● **WHAT IS BEING ASKED**:
Reproduce exactly the lines below from the one containing "box = shape.BoundBox" through the one containing "SHARP_ANGLE = math.radians(38)", including both, and nothing else.

Start MATERIAL PROVIDED

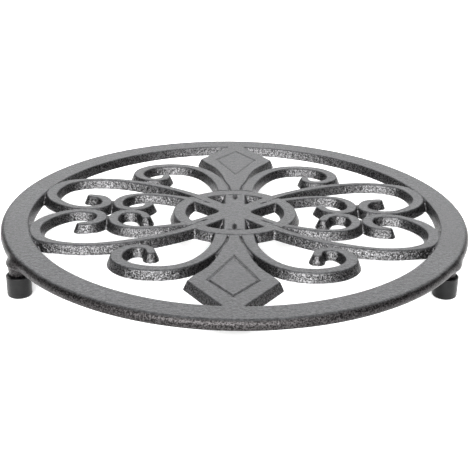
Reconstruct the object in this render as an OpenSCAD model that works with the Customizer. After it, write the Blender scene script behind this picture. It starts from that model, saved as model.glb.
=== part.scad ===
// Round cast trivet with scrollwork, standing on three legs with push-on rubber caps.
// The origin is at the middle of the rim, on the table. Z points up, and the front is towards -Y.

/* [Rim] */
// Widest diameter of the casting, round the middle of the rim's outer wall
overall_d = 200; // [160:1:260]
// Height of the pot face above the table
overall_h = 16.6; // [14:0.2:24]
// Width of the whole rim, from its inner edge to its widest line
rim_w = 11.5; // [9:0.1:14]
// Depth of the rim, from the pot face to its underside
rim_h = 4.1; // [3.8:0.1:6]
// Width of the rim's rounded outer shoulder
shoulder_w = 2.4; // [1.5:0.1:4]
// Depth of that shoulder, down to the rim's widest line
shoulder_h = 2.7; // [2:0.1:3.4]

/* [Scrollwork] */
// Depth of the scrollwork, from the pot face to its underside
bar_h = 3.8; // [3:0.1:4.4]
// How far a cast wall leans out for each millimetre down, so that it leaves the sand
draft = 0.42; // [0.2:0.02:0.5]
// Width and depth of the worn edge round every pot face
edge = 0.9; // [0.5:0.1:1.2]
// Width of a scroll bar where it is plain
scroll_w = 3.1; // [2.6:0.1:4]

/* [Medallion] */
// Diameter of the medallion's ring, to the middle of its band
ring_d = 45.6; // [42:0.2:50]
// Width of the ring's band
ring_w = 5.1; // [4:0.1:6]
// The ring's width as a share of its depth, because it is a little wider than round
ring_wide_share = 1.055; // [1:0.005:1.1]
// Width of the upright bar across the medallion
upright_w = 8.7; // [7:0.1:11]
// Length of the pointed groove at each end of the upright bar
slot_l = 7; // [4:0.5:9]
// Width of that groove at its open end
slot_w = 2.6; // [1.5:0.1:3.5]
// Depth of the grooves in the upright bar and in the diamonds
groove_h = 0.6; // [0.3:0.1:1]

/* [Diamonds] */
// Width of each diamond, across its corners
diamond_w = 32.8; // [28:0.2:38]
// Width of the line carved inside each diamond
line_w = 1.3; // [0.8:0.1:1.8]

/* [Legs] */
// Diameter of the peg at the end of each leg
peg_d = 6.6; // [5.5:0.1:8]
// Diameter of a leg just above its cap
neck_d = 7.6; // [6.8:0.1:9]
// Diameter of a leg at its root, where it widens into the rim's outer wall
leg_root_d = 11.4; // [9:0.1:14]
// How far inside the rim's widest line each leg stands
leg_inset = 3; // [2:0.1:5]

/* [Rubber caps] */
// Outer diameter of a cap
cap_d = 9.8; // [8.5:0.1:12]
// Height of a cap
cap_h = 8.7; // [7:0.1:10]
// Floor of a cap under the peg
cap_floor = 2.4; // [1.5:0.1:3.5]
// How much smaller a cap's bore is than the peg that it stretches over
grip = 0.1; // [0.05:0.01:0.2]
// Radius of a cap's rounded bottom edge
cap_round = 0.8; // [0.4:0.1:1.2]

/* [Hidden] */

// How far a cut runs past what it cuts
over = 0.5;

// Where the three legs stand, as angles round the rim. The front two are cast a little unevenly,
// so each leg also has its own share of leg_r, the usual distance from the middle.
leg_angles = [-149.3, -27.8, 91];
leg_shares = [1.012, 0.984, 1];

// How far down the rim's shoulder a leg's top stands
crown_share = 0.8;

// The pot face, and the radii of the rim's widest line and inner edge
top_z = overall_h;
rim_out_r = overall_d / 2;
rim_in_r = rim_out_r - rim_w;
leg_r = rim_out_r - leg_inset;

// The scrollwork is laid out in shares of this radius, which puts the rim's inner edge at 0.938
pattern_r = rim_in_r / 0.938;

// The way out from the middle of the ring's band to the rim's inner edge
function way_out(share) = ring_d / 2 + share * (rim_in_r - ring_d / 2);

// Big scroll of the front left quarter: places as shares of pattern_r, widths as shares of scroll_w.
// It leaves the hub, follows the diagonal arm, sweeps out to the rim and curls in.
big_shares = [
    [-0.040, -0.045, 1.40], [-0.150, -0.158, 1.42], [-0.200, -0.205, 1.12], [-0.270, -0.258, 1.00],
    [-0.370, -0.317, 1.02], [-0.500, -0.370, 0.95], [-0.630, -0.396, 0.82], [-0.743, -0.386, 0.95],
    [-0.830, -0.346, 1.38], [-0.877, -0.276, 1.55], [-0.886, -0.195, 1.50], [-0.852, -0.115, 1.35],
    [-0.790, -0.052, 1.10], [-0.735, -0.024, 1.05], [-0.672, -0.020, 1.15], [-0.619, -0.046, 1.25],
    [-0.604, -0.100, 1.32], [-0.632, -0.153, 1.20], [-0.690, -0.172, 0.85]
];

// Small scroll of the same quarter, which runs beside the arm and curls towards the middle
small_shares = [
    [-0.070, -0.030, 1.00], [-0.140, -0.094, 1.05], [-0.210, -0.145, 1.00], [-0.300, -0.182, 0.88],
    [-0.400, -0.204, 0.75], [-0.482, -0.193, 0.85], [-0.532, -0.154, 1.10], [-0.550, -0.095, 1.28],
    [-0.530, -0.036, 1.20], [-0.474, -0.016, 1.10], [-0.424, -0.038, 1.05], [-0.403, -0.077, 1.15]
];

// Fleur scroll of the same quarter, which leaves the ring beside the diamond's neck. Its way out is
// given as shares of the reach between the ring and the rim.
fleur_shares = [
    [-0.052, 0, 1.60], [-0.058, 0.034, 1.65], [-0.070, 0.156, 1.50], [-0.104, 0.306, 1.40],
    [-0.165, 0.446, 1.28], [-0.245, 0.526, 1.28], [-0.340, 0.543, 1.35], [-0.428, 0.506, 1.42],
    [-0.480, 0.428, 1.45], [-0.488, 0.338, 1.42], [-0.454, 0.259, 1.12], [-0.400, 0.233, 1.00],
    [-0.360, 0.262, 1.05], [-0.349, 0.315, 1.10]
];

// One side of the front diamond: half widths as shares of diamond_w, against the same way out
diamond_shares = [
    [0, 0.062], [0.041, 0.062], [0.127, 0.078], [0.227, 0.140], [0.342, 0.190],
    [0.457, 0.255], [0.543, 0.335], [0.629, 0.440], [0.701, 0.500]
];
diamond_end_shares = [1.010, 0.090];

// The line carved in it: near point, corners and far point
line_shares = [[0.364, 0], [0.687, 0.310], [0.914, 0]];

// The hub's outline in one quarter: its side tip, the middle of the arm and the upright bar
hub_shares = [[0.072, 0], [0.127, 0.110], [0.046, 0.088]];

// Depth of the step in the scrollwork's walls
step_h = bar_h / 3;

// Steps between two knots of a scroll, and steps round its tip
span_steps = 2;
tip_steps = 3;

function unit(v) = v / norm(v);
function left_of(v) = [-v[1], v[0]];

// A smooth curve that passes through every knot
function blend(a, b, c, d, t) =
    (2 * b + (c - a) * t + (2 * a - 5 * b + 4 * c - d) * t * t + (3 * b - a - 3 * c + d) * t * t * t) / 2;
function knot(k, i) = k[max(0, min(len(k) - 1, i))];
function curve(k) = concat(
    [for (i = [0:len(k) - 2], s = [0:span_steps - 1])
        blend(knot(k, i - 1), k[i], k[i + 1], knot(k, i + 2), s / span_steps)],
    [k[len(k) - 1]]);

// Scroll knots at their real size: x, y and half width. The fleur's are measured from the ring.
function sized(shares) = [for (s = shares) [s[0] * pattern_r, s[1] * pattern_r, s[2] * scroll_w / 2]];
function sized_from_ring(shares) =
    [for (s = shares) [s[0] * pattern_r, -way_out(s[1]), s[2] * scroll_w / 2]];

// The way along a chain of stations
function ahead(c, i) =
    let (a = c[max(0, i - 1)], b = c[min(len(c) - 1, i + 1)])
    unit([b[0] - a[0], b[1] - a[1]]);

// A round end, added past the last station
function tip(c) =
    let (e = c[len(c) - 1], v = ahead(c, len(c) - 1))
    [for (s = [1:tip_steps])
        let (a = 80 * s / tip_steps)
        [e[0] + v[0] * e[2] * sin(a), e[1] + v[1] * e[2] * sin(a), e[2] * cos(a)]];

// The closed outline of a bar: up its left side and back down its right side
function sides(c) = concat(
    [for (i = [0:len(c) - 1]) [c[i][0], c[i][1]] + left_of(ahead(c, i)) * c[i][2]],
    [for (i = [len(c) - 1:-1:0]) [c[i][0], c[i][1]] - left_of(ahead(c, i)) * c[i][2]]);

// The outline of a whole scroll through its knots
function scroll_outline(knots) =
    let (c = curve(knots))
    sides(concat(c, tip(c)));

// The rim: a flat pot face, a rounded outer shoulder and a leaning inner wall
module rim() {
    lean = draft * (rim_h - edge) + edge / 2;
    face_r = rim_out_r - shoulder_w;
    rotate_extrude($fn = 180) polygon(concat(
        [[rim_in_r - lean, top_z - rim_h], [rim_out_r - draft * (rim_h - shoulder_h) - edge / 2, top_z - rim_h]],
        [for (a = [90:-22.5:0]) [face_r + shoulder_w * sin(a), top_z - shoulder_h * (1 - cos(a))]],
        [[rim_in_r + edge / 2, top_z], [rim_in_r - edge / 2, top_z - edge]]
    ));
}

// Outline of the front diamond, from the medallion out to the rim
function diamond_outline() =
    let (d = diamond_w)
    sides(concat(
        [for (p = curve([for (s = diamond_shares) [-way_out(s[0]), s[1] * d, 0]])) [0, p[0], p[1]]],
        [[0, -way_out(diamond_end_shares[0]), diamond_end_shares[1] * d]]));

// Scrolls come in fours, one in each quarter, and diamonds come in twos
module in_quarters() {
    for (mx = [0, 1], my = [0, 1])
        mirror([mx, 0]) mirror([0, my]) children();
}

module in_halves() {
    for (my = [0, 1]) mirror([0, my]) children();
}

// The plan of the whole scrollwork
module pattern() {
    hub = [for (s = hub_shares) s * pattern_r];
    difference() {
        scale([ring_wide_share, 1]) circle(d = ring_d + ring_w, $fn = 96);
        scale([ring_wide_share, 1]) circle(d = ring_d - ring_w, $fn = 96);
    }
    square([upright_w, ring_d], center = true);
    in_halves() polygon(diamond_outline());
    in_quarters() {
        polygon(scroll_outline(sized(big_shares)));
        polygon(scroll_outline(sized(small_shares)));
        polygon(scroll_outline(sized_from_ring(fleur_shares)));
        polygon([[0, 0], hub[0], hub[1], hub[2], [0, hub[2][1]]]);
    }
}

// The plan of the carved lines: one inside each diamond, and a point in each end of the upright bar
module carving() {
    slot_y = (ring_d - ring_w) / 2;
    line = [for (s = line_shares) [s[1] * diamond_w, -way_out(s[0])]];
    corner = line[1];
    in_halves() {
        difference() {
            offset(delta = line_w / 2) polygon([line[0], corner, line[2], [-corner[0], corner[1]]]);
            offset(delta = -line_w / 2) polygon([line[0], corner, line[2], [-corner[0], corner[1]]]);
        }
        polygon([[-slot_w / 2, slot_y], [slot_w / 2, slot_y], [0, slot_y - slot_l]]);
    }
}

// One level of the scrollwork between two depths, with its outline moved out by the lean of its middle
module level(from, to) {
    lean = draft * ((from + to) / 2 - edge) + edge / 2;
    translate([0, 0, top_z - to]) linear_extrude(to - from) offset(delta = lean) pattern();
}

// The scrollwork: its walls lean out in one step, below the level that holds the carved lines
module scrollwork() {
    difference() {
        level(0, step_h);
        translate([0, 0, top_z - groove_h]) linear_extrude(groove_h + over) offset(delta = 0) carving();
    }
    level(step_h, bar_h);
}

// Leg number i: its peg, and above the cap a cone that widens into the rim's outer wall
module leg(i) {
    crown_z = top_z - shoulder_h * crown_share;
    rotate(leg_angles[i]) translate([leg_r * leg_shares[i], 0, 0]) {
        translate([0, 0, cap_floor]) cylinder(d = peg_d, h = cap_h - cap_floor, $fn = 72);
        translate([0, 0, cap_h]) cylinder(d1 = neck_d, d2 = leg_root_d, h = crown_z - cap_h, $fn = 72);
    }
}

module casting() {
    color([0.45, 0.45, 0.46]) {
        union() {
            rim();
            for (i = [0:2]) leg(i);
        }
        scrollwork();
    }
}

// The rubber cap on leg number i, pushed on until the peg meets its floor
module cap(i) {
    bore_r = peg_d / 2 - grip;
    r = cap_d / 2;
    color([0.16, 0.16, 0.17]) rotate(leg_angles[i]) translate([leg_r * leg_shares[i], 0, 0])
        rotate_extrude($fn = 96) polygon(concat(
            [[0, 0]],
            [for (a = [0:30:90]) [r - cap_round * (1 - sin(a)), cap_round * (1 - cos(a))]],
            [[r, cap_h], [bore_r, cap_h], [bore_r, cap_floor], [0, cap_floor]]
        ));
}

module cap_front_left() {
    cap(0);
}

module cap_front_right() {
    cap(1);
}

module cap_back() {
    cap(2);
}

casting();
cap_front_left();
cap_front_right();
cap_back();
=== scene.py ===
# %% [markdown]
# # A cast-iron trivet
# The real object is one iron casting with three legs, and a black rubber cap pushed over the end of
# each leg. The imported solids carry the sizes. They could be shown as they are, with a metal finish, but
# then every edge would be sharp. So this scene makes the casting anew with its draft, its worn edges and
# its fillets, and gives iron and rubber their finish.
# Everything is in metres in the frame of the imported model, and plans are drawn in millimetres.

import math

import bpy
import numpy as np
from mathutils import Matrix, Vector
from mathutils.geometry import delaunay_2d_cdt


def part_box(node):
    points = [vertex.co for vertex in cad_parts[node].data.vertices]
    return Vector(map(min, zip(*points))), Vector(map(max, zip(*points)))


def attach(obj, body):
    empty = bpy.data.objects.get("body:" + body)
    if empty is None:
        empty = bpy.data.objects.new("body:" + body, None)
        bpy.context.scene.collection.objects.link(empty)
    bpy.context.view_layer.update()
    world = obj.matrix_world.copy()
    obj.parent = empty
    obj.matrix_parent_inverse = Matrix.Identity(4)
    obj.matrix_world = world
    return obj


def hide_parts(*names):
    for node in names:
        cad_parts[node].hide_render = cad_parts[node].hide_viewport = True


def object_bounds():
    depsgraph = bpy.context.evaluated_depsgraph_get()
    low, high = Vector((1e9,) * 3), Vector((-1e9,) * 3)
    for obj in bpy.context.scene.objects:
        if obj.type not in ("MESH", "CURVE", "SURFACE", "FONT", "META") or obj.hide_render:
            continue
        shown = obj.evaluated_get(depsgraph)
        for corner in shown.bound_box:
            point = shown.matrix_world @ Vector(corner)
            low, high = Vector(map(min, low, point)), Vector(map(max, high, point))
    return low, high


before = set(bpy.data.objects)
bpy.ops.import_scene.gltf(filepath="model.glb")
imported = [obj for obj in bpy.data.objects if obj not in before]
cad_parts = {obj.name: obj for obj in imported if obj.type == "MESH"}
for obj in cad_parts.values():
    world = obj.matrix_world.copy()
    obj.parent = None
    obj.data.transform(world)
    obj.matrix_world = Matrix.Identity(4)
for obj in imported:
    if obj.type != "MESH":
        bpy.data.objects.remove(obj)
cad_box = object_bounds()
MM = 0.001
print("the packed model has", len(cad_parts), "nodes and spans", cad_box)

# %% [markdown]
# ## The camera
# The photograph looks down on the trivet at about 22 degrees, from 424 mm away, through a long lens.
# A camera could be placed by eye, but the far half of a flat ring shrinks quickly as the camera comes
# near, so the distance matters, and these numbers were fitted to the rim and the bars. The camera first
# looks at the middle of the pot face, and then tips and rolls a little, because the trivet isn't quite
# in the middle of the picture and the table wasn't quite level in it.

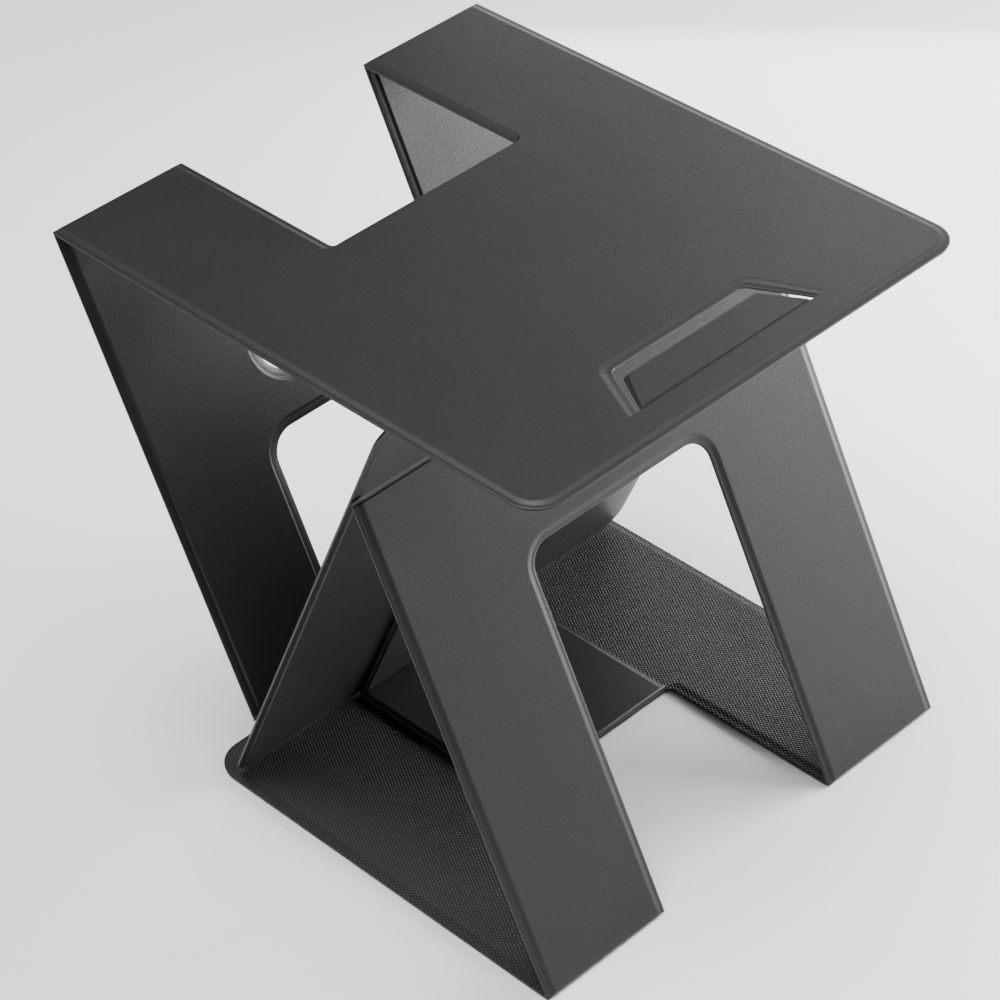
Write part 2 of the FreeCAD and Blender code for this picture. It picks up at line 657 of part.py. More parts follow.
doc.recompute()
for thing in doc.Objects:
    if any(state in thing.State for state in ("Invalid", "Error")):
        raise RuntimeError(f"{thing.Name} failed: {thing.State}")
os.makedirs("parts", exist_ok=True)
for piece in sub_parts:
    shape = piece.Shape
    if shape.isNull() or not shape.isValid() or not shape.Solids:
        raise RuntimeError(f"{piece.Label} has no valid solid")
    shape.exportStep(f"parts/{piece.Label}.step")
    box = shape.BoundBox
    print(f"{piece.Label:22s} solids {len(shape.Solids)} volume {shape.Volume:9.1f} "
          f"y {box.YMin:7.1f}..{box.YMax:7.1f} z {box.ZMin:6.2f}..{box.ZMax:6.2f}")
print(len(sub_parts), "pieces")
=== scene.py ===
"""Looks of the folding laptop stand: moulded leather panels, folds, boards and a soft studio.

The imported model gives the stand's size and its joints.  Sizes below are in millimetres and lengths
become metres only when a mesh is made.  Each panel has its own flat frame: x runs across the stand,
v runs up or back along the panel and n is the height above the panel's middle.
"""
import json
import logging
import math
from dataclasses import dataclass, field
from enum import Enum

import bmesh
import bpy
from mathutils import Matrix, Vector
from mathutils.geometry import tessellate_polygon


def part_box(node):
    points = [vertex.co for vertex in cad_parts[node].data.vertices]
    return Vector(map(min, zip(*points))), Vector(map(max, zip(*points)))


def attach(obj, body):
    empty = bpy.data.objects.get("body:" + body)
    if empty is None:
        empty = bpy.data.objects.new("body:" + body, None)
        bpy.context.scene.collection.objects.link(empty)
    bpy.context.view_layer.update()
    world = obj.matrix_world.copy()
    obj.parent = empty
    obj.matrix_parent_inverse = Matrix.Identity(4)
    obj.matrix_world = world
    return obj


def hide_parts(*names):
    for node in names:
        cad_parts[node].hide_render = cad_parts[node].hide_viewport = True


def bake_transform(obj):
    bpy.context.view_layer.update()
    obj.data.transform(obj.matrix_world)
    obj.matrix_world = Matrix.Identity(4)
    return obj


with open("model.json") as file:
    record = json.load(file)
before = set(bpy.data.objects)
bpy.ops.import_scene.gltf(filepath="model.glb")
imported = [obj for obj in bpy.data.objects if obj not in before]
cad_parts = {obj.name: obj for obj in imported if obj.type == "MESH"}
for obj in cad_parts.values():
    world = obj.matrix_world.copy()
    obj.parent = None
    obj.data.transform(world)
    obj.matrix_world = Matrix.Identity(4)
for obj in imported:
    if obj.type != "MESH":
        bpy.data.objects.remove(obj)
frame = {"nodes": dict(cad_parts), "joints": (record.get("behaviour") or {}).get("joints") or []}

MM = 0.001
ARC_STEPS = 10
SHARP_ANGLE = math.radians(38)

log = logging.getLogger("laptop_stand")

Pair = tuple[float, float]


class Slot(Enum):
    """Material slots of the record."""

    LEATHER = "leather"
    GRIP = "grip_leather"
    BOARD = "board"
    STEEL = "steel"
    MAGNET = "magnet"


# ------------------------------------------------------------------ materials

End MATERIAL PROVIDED

● **REPLY**:
    box = shape.BoundBox
    print(f"{piece.Label:22s} solids {len(shape.Solids)} volume {shape.Volume:9.1f} "
          f"y {box.YMin:7.1f}..{box.YMax:7.1f} z {box.ZMin:6.2f}..{box.ZMax:6.2f}")
print(len(sub_parts), "pieces")
=== scene.py ===
"""Looks of the folding laptop stand: moulded leather panels, folds, boards and a soft studio.

The imported model gives the stand's size and its joints.  Sizes below are in millimetres and lengths
become metres only when a mesh is made.  Each panel has its own flat frame: x runs across the stand,
v runs up or back along the panel and n is the height above the panel's middle.
"""
import json
import logging
import math
from dataclasses import dataclass, field
from enum import Enum

import bmesh
import bpy
from mathutils import Matrix, Vector
from mathutils.geometry import tessellate_polygon


def part_box(node):
    points = [vertex.co for vertex in cad_parts[node].data.vertices]
    return Vector(map(min, zip(*points))), Vector(map(max, zip(*points)))


def attach(obj, body):
    empty = bpy.data.objects.get("body:" + body)
    if empty is None:
        empty = bpy.data.objects.new("body:" + body, None)
        bpy.context.scene.collection.objects.link(empty)
    bpy.context.view_layer.update()
    world = obj.matrix_world.copy()
    obj.parent = empty
    obj.matrix_parent_inverse = Matrix.Identity(4)
    obj.matrix_world = world
    return obj


def hide_parts(*names):
    for node in names:
        cad_parts[node].hide_render = cad_parts[node].hide_viewport = True


def bake_transform(obj):
    bpy.context.view_layer.update()
    obj.data.transform(obj.matrix_world)
    obj.matrix_world = Matrix.Identity(4)
    return obj


with open("model.json") as file:
    record = json.load(file)
before = set(bpy.data.objects)
bpy.ops.import_scene.gltf(filepath="model.glb")
imported = [obj for obj in bpy.data.objects if obj not in before]
cad_parts = {obj.name: obj for obj in imported if obj.type == "MESH"}
for obj in cad_parts.values():
    world = obj.matrix_world.copy()
    obj.parent = None
    obj.data.transform(world)
    obj.matrix_world = Matrix.Identity(4)
for obj in imported:
    if obj.type != "MESH":
        bpy.data.objects.remove(obj)
frame = {"nodes": dict(cad_parts), "joints": (record.get("behaviour") or {}).get("joints") or []}

MM = 0.001
ARC_STEPS = 10
SHARP_ANGLE = math.radians(38)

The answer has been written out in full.